- The request:
Where a line contains the word "shape", copy that line in full.

- Given material:
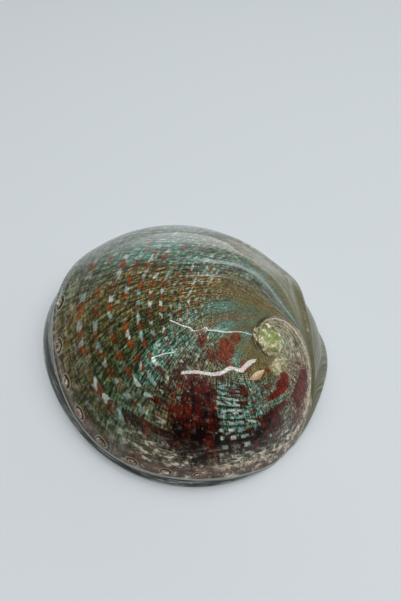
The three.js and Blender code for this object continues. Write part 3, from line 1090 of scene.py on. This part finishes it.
# %% Streaks along the keel
wear_noise = drawn_out(0.3, 40, detail=4, roughness=0.6)
keel_streaks = drawn_out(0.22, 150, detail=4, roughness=0.75, layer=27.0)
keel_paint = outside.bands(keel_streaks, (
    (0.38, rgb(22, 22, 18)), (0.44, rgb(78, 84, 72)), (0.48, rgb(100, 62, 48)),
    (0.52, rgb(98, 116, 104)), (0.56, rgb(158, 142, 120)), (0.6, rgb(232, 222, 206))))
keel_zone = ramp(add(share, about_zero(wear_noise, 0.06)), 0.06, 0.02)
keel_zone = times(keel_zone, ramp(age, 80, 105, 0.2, 0.85))
keel_zone = times(keel_zone, ramp(red_patch, 0.9, 0.3, 0.2, 1.0))
pattern = lay(keel_zone, pattern, keel_paint)
keel_pink = times(ramp(share, 0.016, 0.004), ramp(age, 40, 75))
keel_pink = times(keel_pink, ramp(wear_noise, 0.4, 0.62, 0.1, 0.6))
pattern = lay(keel_pink, pattern, paint(112, 74, 62))
report("keel")

# %% Pale line on the crest, and dark line in the step
crest_gap = far_from(outward, KEEL_EDGE)
crest = ramp(add(crest_gap, times(wear_noise, 0.5)), 0.95, 0.5)
crest_colour = lay(ramp(age, 130, 185), paint(160, 166, 156), paint(212, 190, 150))
pattern = lay(times(crest, ramp(age, 20, 60, 0.3, 0.85)), pattern, crest_colour)
suture = times(ramp(from_step, 1.5, 0.9), ramp(spire, 15, 9))
suture = times(suture, ramp(spire, 3, 5))
pattern = lay(times(suture, 0.7), pattern, paint(44, 36, 22))
report("crest and step")

# %% Ragged cream edge on the old side of the keel
cream = lay(ramp(flakes, 0.44, 0.58), paint(166, 148, 118), paint(226, 212, 186))
ragged = add(about_zero(flakes, 0.16), about_zero(wear_noise, 0.08))
worn_edge = ramp(add(share, ragged), 0.03, 0.022)
worn_edge = times(worn_edge, ramp(age, 190, 206))
pattern = lay(times(worn_edge, 0.85), pattern, cream)
cream_line = far_from(add(share, about_zero(wear_noise, 0.02)), 0.009)
cream_line = times(ramp(cream_line, 0.005, 0.002), ramp(age, 118, 132))
cream_line = times(cream_line, ramp(keel_streaks, 0.42, 0.5))
pattern = lay(times(cream_line, 0.85), pattern, cream)
report("cream edge")

# %% [markdown]
# ## Hole rims and side wall
#
# Each hole shows a cream bore with painted white glints, a dark line and a pale line round it, as its ring
# was cut through layer by layer in polishing. An open hole's walls are painted dark with pale patches:
# painted shade down the hole. Below the keel the side wall is streaked lengthwise in dark and pale layers, so
# its noise is stretched along the age and reads the height. On the front the streaks are painted darker, as
# painted shade under the keel.

# %% Rims of the holes
rim_at = add(hole, about_zero(wear_noise, 1.2))
rim_line = ramp(far_from(rim_at, 2.1), 0.36, 0.12)
pattern = lay(times(rim_line, 0.8), pattern, paint(34, 30, 24))
outer_line = ramp(far_from(rim_at, 2.75), 0.32, 0.1)
pattern = lay(times(outer_line, 0.6), pattern, paint(166, 162, 144))
hole_tint_and_glints = lay(ramp(age, 78, 112), paint(178, 170, 144), paint(186, 132, 112))
hole_tint_and_glints = lay(ramp(flakes, 0.52, 0.44), hole_tint_and_glints, paint(104, 74, 54))
# painted highlight: near-white glints laid over the cream of the hole rims
hole_tint_and_glints = lay(ramp(flakes, 0.54, 0.6), hole_tint_and_glints, paint(236, 230, 214))
pattern = lay(times(ramp(rim_at, 1.9, 1.6), 0.9), pattern, hole_tint_and_glints)
# painted shade: the walls of an open hole are painted dark, with pale patches, for the shade down the hole
bore = ramp(hole, -0.2, -0.5)
bore_shade_colour = lay(ramp(flakes, 0.5, 0.58), paint(52, 44, 36), paint(170, 160, 140))
pattern = lay(bore, pattern, bore_shade_colour)
report("hole rims")

# %% Side wall under the keel, painted darker on the front as painted shade
height_now = outside.node("ShaderNodeSeparateXYZ", {"Vector": spot}).outputs["Z"]
side = ramp(outward, KEEL_EDGE + 0.1, KEEL_EDGE + 0.7)
side_place = outside.place(times(age, 0.05), times(height_now, 1000))
side_streaks = outside.noise(side_place, detail=4, roughness=0.75)
# painted shade: the front side wall's streaks run far darker than the old side's, for the shade under the
# keel
shaded_front_side = outside.bands(side_streaks, (
    (0.40, rgb(8, 10, 8)), (0.47, rgb(38, 44, 40)), (0.53, rgb(84, 92, 86)), (0.59, rgb(176, 182, 176))))
old_side = outside.bands(side_streaks, (
    (0.38, rgb(50, 44, 28)), (0.47, rgb(94, 90, 62)), (0.54, rgb(122, 116, 84)), (0.61, rgb(196, 186, 158))))
pattern = lay(times(side, 0.95), pattern, lay(ramp(age, 150, 185), shaded_front_side, old_side))
report("side wall")

# %% Belt of the youngest growth: fine lines of olive and grey
belt = times(ramp(age, 7, 3), ramp(share, 0.5, 0.6))
belt_lines = drawn_out(2.0, 3, detail=4, roughness=0.75, layer=11.0)
belt_paint = outside.bands(belt_lines, (
    (0.38, rgb(66, 64, 42)), (0.47, rgb(92, 90, 64)), (0.54, rgb(104, 100, 74)), (0.61, rgb(130, 126, 98))))
young_fold = times(ramp(age, 36, 22), ramp(share, 0.45, 0.62))
pattern = lay(times(young_fold, 0.5), pattern, belt_paint)
pattern = lay(times(belt, 0.9), pattern, belt_paint)
report("belt")

# %% Old crest along the step, and the thin edge at the foot
crest_place = outside.place(times(age, 0.12), times(from_step, 1.6), 3.0)
crest_lines = outside.noise(crest_place, detail=3, roughness=0.7)
old_crest = far_from(from_step, 0.5)
old_crest = ramp(add(old_crest, about_zero(wear_noise, 2.0)), 1.5, 0.9)
old_crest = times(old_crest, times(ramp(spire, 11, 15), ramp(crest_lines, 0.4, 0.5)))
old_crest = times(old_crest, ramp(share, 0.5, 0.7))
old_crest_colour = lay(flakes, paint(222, 206, 176), paint(176, 158, 126))
pattern = lay(times(old_crest, 0.8), pattern, old_crest_colour)
foot_edge = ramp(height_now, 0.0009, 0.0004)
pattern = lay(times(foot_edge, 0.7), pattern, paint(150, 156, 146))
report("old crest and foot")

# %% [markdown]
# ## Lacquer over the pattern
#
# The real shell is sealed under clear lacquer, which gives sharp bright lines over a softer sheen. The
# shader's coat does this: the base stays fairly rough, with a little bump from the weave, and the coat is
# smooth. Where the lacquer is worn or thin the coat weighs less.

# %% Outside shader
height = add(times(lines, 0.6), times(threads, 0.4))
bump = outside.node("ShaderNodeBump", {"Strength": 0.2, "Distance": 0.0004, "Height": height})
gloss = ramp(lines, 0.3, 0.7, 0.45, 0.35)
bare = times(ramp(age, 150, 190), ramp(share, 0.4, 0.2))
near_keel = ramp(share, 0.2, 0.08, 0.0, 0.55)
bare = highest([times(side, 0.4), belt, times(young_fold, 0.7), near_keel, bare])
shader = outside.node("ShaderNodeBsdfPrincipled", {
    "Base Color": pattern, "Roughness": gloss, "Normal": bump.outputs[0], "Specular IOR Level": 0.2,
    "Coat Weight": ramp(bare, 0, 1, 1.0, 0.45), "Coat Roughness": 0.03, "Coat IOR": 1.42,
})
outside.node("ShaderNodeOutputMaterial", {"Surface": shader.outputs[0]})
report("lacquer")

# %% [markdown]
# ## The inside: mother of pearl
#
# Nacre is silvery and shifts between pink, green and blue in slow clouds that follow the wall's growth.
# A pale base with a little metal in it and clouds of tint gives that sheen without any trick of the view.

# %% Inside material
pearl = Nodes(bpy.data.materials.new("nacre_inside"))
spot = pearl.node("ShaderNodeTexCoord").outputs["Object"]
clouds = pearl.noise(spot, scale=42.0, detail=4, roughness=0.6)
tint = pearl.bands(clouds, (
    (0.30, rgb(150, 196, 186)), (0.42, rgb(206, 214, 206)), (0.5, rgb(214, 190, 196)),
    (0.6, rgb(176, 206, 178)), (0.72, rgb(160, 178, 208))))
wrinkles = pearl.noise(spot, scale=160.0, detail=3)
pearl_bump = pearl.node("ShaderNodeBump", {"Strength": 0.15, "Distance": 0.0006, "Height": wrinkles})
pearl_shader = pearl.node("ShaderNodeBsdfPrincipled", {
    "Base Color": tint, "Roughness": pearl.ramp(wrinkles, 0.3, 0.7, 0.18, 0.32),
    "Metallic": 0.35, "Normal": pearl_bump.outputs[0], "Coat Weight": 0.6, "Coat Roughness": 0.05,
})
pearl.node("ShaderNodeOutputMaterial", {"Surface": pearl_shader.outputs[0]})
print("mother of pearl:", len(pearl.tree.nodes), "nodes")

# %% [markdown]
# ## Putting it together
#
# The wall has two materials: faces past the middle of the lip are inside, the rest outside. The piece then
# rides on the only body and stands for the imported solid, which stays as the collision shape.

# %% Put the materials on
shell.data.materials.clear()
shell.data.materials.append(outside.owner)
shell.data.materials.append(pearl.owner)
loops = len(shell.data.loops)
inside_values = np.zeros(loops, dtype=np.float32)
shell.data.attributes["inside"].data.foreach_get("value", inside_values)
starts = np.zeros(len(shell.data.polygons), dtype=np.int32)
shell.data.polygons.foreach_get("loop_start", starts)
shell.data.polygons.foreach_set("material_index", (inside_values[starts] > 0.5).astype(np.int32))
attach(shell, "root")
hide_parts("abalone_shell")
print("materials:", [material.name for material in shell.data.materials])

# %% [markdown]
# ## Floor, light and camera
#
# The shell lies on a plain pale surface. A large soft light above gives the even shade. Three long thin
# tubes give the fine bright lines that a glossy shell shows, and a pale backdrop behind lights its far edge.

# %% Floor
FLOOR_HALF = 4.0
floor_corners = [(-FLOOR_HALF, -FLOOR_HALF, 0), (FLOOR_HALF, -FLOOR_HALF, 0),
                 (FLOOR_HALF, FLOOR_HALF, 0), (-FLOOR_HALF, FLOOR_HALF, 0)]
floor = make_object("floor", floor_corners, [(0, 1, 2, 3)])
floor_nodes = Nodes(bpy.data.materials.new("pale_table"))
floor_shader = floor_nodes.node("ShaderNodeBsdfPrincipled", {
    "Base Color": paint(206, 212, 216), "Roughness": 0.6, "Specular IOR Level": 0.2})
floor_nodes.node("ShaderNodeOutputMaterial", {"Surface": floor_shader.outputs[0]})
floor.data.materials.append(floor_nodes.owner)
print("floor", 2 * FLOOR_HALF, "m across")

# %% Camera
CAMERA_TURN = -25 * DEGREE
CAMERA_RISE = 45 * DEGREE
CAMERA_DISTANCE = 0.2569
CAMERA_LENS = 38.94
CAMERA_AIM = (-12.6, 26.3, 0)  # right, away and up from the crown, in millimetres


def around_camera(right, away, up):
    """A direction given as the camera sees the ground: right, away and up."""
    cos_turn, sin_turn = math.cos(CAMERA_TURN), math.sin(CAMERA_TURN)
    return np.array([right * cos_turn - away * sin_turn, right * sin_turn + away * cos_turn, up])


def look_at(thing, target):
    direction = Vector(target) - thing.location
    thing.rotation_euler = direction.to_track_quat("-Z", "Y").to_euler()


target = (around_camera(*CAMERA_AIM) - shift * np.array([1, 1, 0])) * MM
camera = bpy.data.objects.new("camera", bpy.data.cameras.new("camera"))
camera.data.sensor_width = 36
camera.data.lens = CAMERA_LENS
camera.data.clip_start = 0.01
towards_camera = around_camera(0, -math.cos(CAMERA_RISE), math.sin(CAMERA_RISE))
camera.location = target + CAMERA_DISTANCE * towards_camera
bpy.context.scene.collection.objects.link(camera)
look_at(camera, target)
bpy.context.scene.camera = camera
print("camera at", [round(value, 3) for value in camera.location])

# %% Lights
def area_light(name, right, away, up, size_x, size_y, power, turn=0.0, glossy=True):
    """A flat light facing straight down, turned about the vertical as the camera sees it."""
    light = bpy.data.lights.new(name, "AREA")
    light.shape = "RECTANGLE"
    light.size = size_x
    light.size_y = size_y
    light.energy = power
    thing = bpy.data.objects.new(name, light)
    thing.location = around_camera(right, away, up)
    thing.rotation_euler = (0, 0, CAMERA_TURN + turn * DEGREE)
    thing.visible_glossy = glossy
    bpy.context.scene.collection.objects.link(thing)


area_light("soft_overhead", 0.3, 0.05, 1.2, 1.8, 1.8, 17, glossy=False)
area_light("tube_far", 0.06, 0.16, 0.93, 1.05, 0.011, 0.66, turn=-28)
area_light("tube_near", 0.13, -0.33, 0.93, 0.98, 0.045, 2.2, turn=-13)
area_light("tube_left", -0.52, 0.035, 0.93, 0.30, 0.012, 0.2, turn=5)

# %% Surroundings: dark, with a pale wall low down behind and to the right
WALL_SIDE = around_camera(0.55, 0.835, 0)
WALL_BRIGHTNESS = 1.75
ROOM_BRIGHTNESS = 0.035

world = bpy.data.worlds.new("studio")
bpy.context.scene.world = world
room = Nodes(world)
direction = room.node("ShaderNodeTexCoord").outputs["Generated"]
height_seen = room.node("ShaderNodeSeparateXYZ", {"Vector": direction}).outputs["Z"]
facing_wall = room.node("ShaderNodeVectorMath", {0: direction, 1: tuple(WALL_SIDE)}, operation="DOT_PRODUCT")
low_down = room.ramp(height_seen, 0.5, 0.2)
wall_glow = room.times(low_down, room.ramp(facing_wall.outputs["Value"], 0.3, 0.75))
brightness = room.add(room.times(wall_glow, WALL_BRIGHTNESS), ROOM_BRIGHTNESS)
background = room.node("ShaderNodeBackground", {"Color": (0.86, 0.94, 1.0, 1), "Strength": brightness})
room.node("ShaderNodeOutputWorld", {"Surface": background.outputs[0]})
bpy.context.scene.view_settings.view_transform = "Standard"
print("backdrop towards", np.round(WALL_SIDE, 2))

- Task answer:
# rides on the only body and stands for the imported solid, which stays as the collision shape.
    light.shape = "RECTANGLE"